I know after I read a Christopher Moore novel, I can't wait to jump into my work, his irreverent style similar to mine. Lolly Winston, author of "Good Grief" and "Happiness Sold Separately" is another. Her subject matter deals with broken relationships and emotionally bankrupt characters similar to mine. I just love them!

But I've never read a book that made me want to give up writing entirely. Sure, I have my days where I whine incessantly about the business and want to slit my throat, but I've yet to just up and quit. You'd have to poke out both my eyes to stop the constant feed of inspiration. It's next to impossible to entirely kill the spirit that drives us. Will I ever get a Pulitzer or Nobel? That's a when-hell-freezes-over rhetorical question, but my writing world doesn't collapse after I've read books by those who have won either or both.

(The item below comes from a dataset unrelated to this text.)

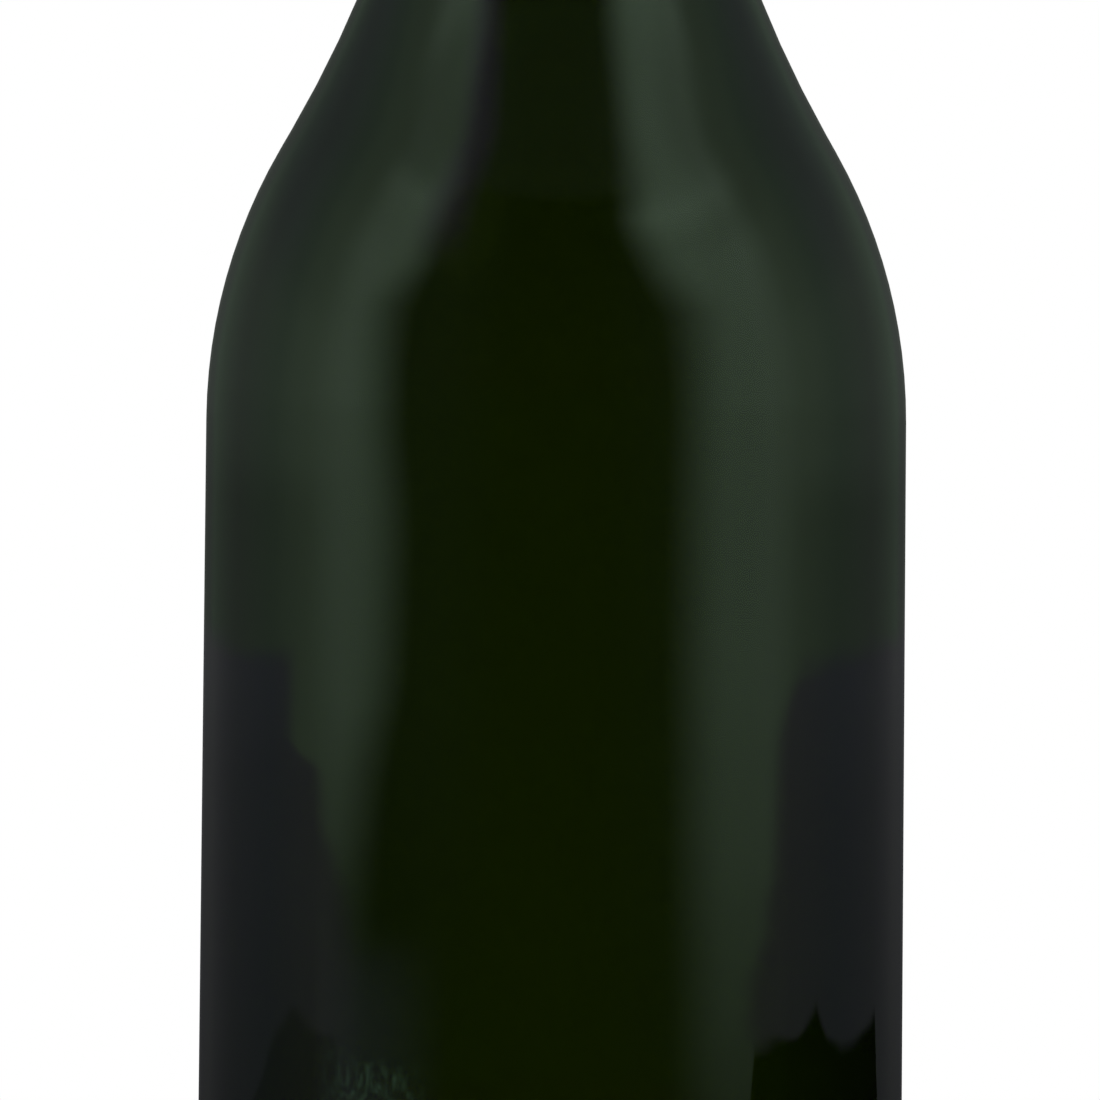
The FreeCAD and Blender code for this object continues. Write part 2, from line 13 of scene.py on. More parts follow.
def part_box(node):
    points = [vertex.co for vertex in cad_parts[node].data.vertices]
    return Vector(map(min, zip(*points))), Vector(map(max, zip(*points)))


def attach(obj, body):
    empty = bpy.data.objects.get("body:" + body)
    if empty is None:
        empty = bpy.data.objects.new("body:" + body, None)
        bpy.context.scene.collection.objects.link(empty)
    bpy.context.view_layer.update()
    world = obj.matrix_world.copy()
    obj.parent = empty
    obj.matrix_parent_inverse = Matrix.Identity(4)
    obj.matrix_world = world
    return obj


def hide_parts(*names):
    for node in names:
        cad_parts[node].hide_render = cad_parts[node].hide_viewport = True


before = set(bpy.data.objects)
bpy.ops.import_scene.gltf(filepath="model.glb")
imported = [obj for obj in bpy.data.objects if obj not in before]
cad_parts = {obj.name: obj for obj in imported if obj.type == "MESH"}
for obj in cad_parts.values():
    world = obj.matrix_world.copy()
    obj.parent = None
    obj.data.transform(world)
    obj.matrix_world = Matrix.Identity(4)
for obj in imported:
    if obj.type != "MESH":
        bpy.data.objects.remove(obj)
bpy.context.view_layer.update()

MM = 0.001
TAU = 2 * math.pi

# ---------------------------------------------------------------- sizes, in millimetres
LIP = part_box("glass")[1][2] / MM  # 300
BODY_RADIUS = 44.2
FOOT_SWELL = 0.3
HEEL_ARC = 8.0
SHOULDER_RISE = 109.7
SHOULDER_ARC = 69.0
SLOPE = 2.9
NECK_LENGTH = 57.0
NECK_RADIUS = 14.3
BODY_WALL = 4.1
NECK_WALL = 4.4
BASE_WALL = 8.3
VALLEY_ARC = 9.0
PUNT_DEPTH = 36.0
PUNT_ARC = 13.0
PUNT_ANGLE = math.radians(35)
PUNT_ROUND = 2.5
BORE_RADIUS = 8.9
BORE_LENGTH = 30.0
BORE_ARC = 20.0
RING_FOOT = LIP - 16.0
RING_TOP = RING_FOOT + 7.0
RING_RADIUS = 17.0
RING_SLOPE = 1.5
RING_ROUND = 1.3
GROOVE_RADIUS = 13.5
GROOVE_RISE = 1.2
BEAD_RADIUS = 14.6
BEAD_SLOPE = 0.8
LIP_ROUND = 2.2
BORE_ROUND = 0.8
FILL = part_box("wine")[1][2] / MM
CORK_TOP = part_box("cork")[1][2] / MM
CORK_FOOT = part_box("cork")[0][2] / MM
CORK_SEAT = 12.2  # radius of the cork where it comes out of the bore
CORK_RADIUS = 15.2
CORK_ROUND = 3.0
PLATE_SHEET = 0.35
PLATE_REACH = 0.8  # how far the plate stands out past the cork
BELT_HEIGHT = RING_FOOT - 3.2
BELT_RADIUS = 14.95
TOP_RING_RADIUS = 12.6
LEG_COUNT = 4
LEG_START = math.radians(45)
KEY_AZIMUTH = math.radians(-90)
KEY_STEM = 12.0
KEY_EYE_RADIUS = 3.0
KEY_EYE_RISE = 7.0
WIRE_BEND = 1.6

NECK_FOOT = LIP - NECK_LENGTH
SHOULDER = NECK_FOOT - SHOULDER_RISE


# ---------------------------------------------------------------- outlines
def rounded(corners, step=math.radians(3)):
    """Points along straight sides whose corners (x, z, radius) are rounded by arcs of that radius."""
    points = [Vector(c[:2]) for c in corners]
    path = [points[0]]
    for before, (x, z, radius), after in zip(points, corners[1:-1], points[2:]):
        corner = Vector((x, z))
        a, b = (before - corner).normalized(), (after - corner).normalized()
        angle = a.angle(b)
        turn = math.pi - angle
        if radius <= 0 or turn < 1e-4:
            path.append(corner)
            continue
        cut = radius * math.tan(turn / 2)
        centre = corner + (a + b).normalized() * (radius / math.cos(turn / 2))
        first = corner + a * cut - centre
        sign = math.copysign(1.0, a.x * b.y - a.y * b.x)
        count = max(3, math.ceil(turn / step))
        for i in range(count + 1):
            bend = -sign * turn * i / count
            c, s = math.cos(bend), math.sin(bend)
            path.append(centre + Vector((first.x * c - first.y * s, first.x * s + first.y * c)))
    path.append(points[-1])
    return path


def crossing(p, p_way, q, q_way):
    """Where two lines meet, each given by a point and a direction."""
    cross = p_way.x * q_way.y - p_way.y * q_way.x
    gap = q - p
    return p + p_way * ((gap.x * q_way.y - gap.y * q_way.x) / cross)


def side_corners(body, neck, shoulder_arc):
    """The two rounded corners of a bottle's side, for the outside or the inside."""
    lean = FOOT_SWELL / (SHOULDER - HEEL_ARC)
    across, rise = body - neck, SHOULDER_RISE + shoulder_arc * lean
    arcs = (across**2 + rise**2 - SLOPE**2) / (2 * across)
    angle = math.atan2(rise, arcs - across) - math.atan2(SLOPE, arcs)
    way = Vector((-math.sin(angle), math.cos(angle)))
    start = Vector((body - shoulder_arc, SHOULDER - shoulder_arc * lean))
    start += shoulder_arc * Vector((math.cos(angle), math.sin(angle)))
    body_way = Vector((-lean, 1.0))
    low = crossing(Vector((body, SHOULDER)), body_way, start, way)
    high = crossing(Vector((neck, 0.0)), Vector((0.0, 1.0)), start, way)
    return (low.x, low.y, shoulder_arc), (high.x, high.y, arcs - shoulder_arc)


def outside():
    """Corners from the top of the punt, round the foot and up to the mouth."""
    dome = PUNT_ARC * math.tan((math.pi / 2 - PUNT_ANGLE) / 2)
    rim = dome + PUNT_DEPTH * math.tan(PUNT_ANGLE)
    groove_foot = RING_TOP + RING_SLOPE
    groove_top = groove_foot + GROOVE_RISE
    return [
        (0.0, PUNT_DEPTH, 0),
        (dome, PUNT_DEPTH, PUNT_ARC),
        (rim, 0.0, PUNT_ROUND),
        (BODY_RADIUS + FOOT_SWELL, 0.0, HEEL_ARC),
        *side_corners(BODY_RADIUS, NECK_RADIUS, SHOULDER_ARC),
        (NECK_RADIUS, RING_FOOT - RING_SLOPE, 0.9),
        (RING_RADIUS, RING_FOOT, RING_ROUND),
        (RING_RADIUS, RING_TOP, RING_ROUND),
        (GROOVE_RADIUS, groove_foot, 0.6),
        (GROOVE_RADIUS, groove_top, 0.4),
        (BEAD_RADIUS, groove_top + BEAD_SLOPE, 0.5),
        (BEAD_RADIUS, LIP, LIP_ROUND),
        (BORE_RADIUS, LIP, BORE_ROUND),
    ]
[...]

I like to think of writers as snowflakes - looking alike in a group, but up close, entirely individual. No matter what the book or whom the author, each has followed the same haphazard writing process as the next - an invisible club where self-angst threads us all together in a beautiful tapestry of words, worlds and characters.

Writers are self-motivated machines, always able to pick up where they left off no matter how large the block that plagues us all at certain times. Yesterday I read part of my manuscript to my monster chihuahua, Lola, as she napped in my lap. I didn't take it personally that it put her to sleep, but reading it out loud juiced me up and got the motivation flowing again. That's what writers do. Subconsciously we're always able to unplug whatever has clogged the flow. Reading to Lola did that for me.













So if reading my own, unpublished, work motivates me, it stands to reason that reading someone else's published book will kick my muse into overdrive, and not be so humbled by it that I can't write another word. Hell to the no it won't!

How about you? Ever get tangled up by someone else's prose, or does it juice you up?